Looking at the book today, one is struck by its sincerity. In 1983, indulging in poetic connoisseurship over something like M&Ms ("little lapidary bits of confection, in their rather sober brown bag") seemed daring and even a bit transgressive. Writing in the New York Times, Christopher Lehman-Haupt called the book "informative, pungent and witty;" the cover alone, with its lovely juxtaposition of cheap candy, cocktails and luxury goods, seemed to promise a new way of thinking about everyday life. Of course, today, one isn't permitted to discover the charms of M&Ms on one's own. Why bother when a bombastic 25,000-square-foot "retail experience" has been erected on Times Square to subject vistors to a "three story sensory immersion into the world of M&Ms?" Quintessence was a single drop in an ocean, the ripples from which, twenty-odd years later, have metastasized into a never-ending tsunami.
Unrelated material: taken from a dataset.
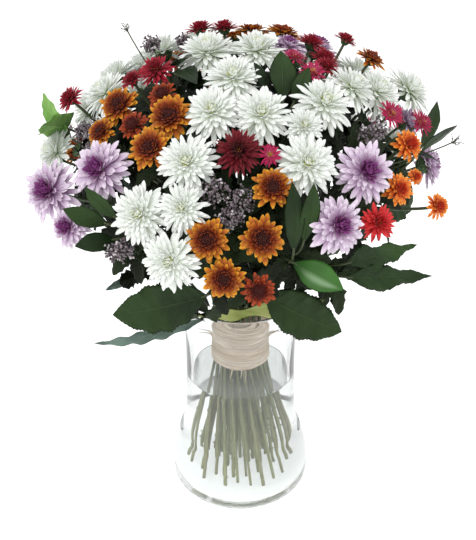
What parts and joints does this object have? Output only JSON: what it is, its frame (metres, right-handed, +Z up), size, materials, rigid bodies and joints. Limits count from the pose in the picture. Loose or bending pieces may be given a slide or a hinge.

But the original still stands up to scrutiny, not just as a book of essays, but as an example of the very thing it sought to describe. In the making of Quintessence, Edwards and Cornfeld collaborated with John Jay, then a wunderkind art director at Bloomingdale's, today executive creative director at Wieden + Kennedy. His layouts look a little dated (the headlines are Bodoni — quintessential — but the text is, um, Avant Garde Book) Nonetheless, the pages are still clean, powerful, and confident. Ketchup bottles, sneakers, and Hershey's Kisses, all boldly rendered in Dan Kozan's black and white photographs, have never looked more iconic.

If you can get your hands on the first edition, grab it. The book was reissued in 2001, and in a redesigned form, with pretty color pictures, different typeface choices, and new layouts. It looks a little more modern, perhaps. But in an unspeakable bit of irony, it lacks somehow that quality that, according to Edwards and Cornfeld, "can no more by stalked and captured than can true love." In short, it simply is no longer quintessential.